First, we discuss the software and materials used to generate our datasets. To create custom light field datasets in 3D, we utilize the capabilities of Unity (see Fig. 2), a cross-platform game engine that provides a variety of virtual scenes, backgrounds, prefabs, assets, and objects. With this engine, we conveniently set up a full scene with directional lighting and terrain as the background for our light field images. Afterwards, we develop the code to tune specific hardware parameters, spawn random objects into the empty terrain space, create and position multiple cameras to view this space, and take automatic snapshots of the entire scene. The code is written in the form of C# scripts that are embedded within the Unity project in Unity Hub 3.2.0. and can be found in our public GitHub repository here . We use the Unity Editor Version of 2020.3.36f1 to leverage the objects, functions, etc. that exist in and are compatible with older Unity versions. In addition, we have stored six of our datasets in .png format of various sizes (18, 18, 40, 100, 200, 500 images) generated by our Unity approach into a public Kaggle dataset for others to use . We choose Kaggle because it is one of the top platforms and Jupyter notebook environments for deep learning researchers and enthusiasts alike to utilize datasets to develop machine learning algorithms. Through Kaggle, our datasets can be easily used in the same platform, downloaded to a computer, or be loaded into any other IDE (code development tool) or Jupyter notebook for training deep learning models.

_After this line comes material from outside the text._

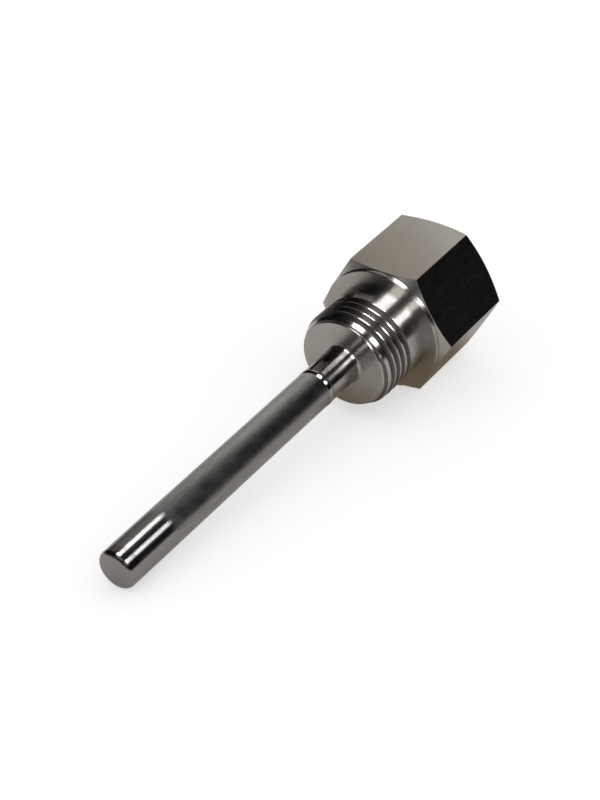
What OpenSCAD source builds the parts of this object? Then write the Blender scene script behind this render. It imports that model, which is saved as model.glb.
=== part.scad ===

Next, we discuss the process to create our custom Unity dataset. A 3D graphics pipeline (see the top sequence diagram in Fig. 3), which includes view transforms, is the starting point we use to create our light field dataset   (Nanyang Technological University, 2012; Wetzstein). We specifically modify the Vertex Processor, one part of the graphics pipeline described above, to create light fields (see the bottom sequence in Fig. 3). We adjust both the model and view transforms of this step. We use random model transforms to create randomized scenes for an infinitely large dataset of scenes, setting up fields of view and the spawning of random objects. We create functions in our C# script to automatically generate random objects of different shapes, sizes, and textures at different positions. Additionally, we use multiple view transforms to generate a light field given a particular scene by modifying the positions of and adding multiple cameras in our Unity engine setup so they can take snapshots of the scene from multiple angles. We create functions in our C# scripts that set up a specified number of cameras at different positions and take automatic snapshots of the scene, which we can modify easily by adding different textures, objects, and backgrounds. Combining the model and view transforms, we develop an automated Unity process that can create a full light field dataset within minutes.
With the end goal of generating more light field data to train robust machine learning models, we design an end-to-end algorithm using Unity graphics and virtual scenes to generate a dataset of random images and depths of random scenes relative to any number of cameras. As mentioned above, our algorithm generates the random positioning of objects in the Unity scene and allows for adding multiple cameras for multiple view transforms to capture a full light field. By taking quick snapshots from slightly different angles, we can create a large dataset containing light field snapshots to train a deep learning architecture. We write C# scripts to automatically generate objects at random positions within set ranges and boundaries that fit the rectangular scene and to automate snapshots of these scenes. Next, the cameras capture a snapshot with a specified Width x Height resolution (can be modified in our Unity program) from each sampled location on the UV plane, delete all the objects from the scene, then regenerate new random objects at new random positions, take a snapshot of this new scene, and the entire process repeats again. At the end of the process, all the snapshots are automatically stored into a Snapshots folder.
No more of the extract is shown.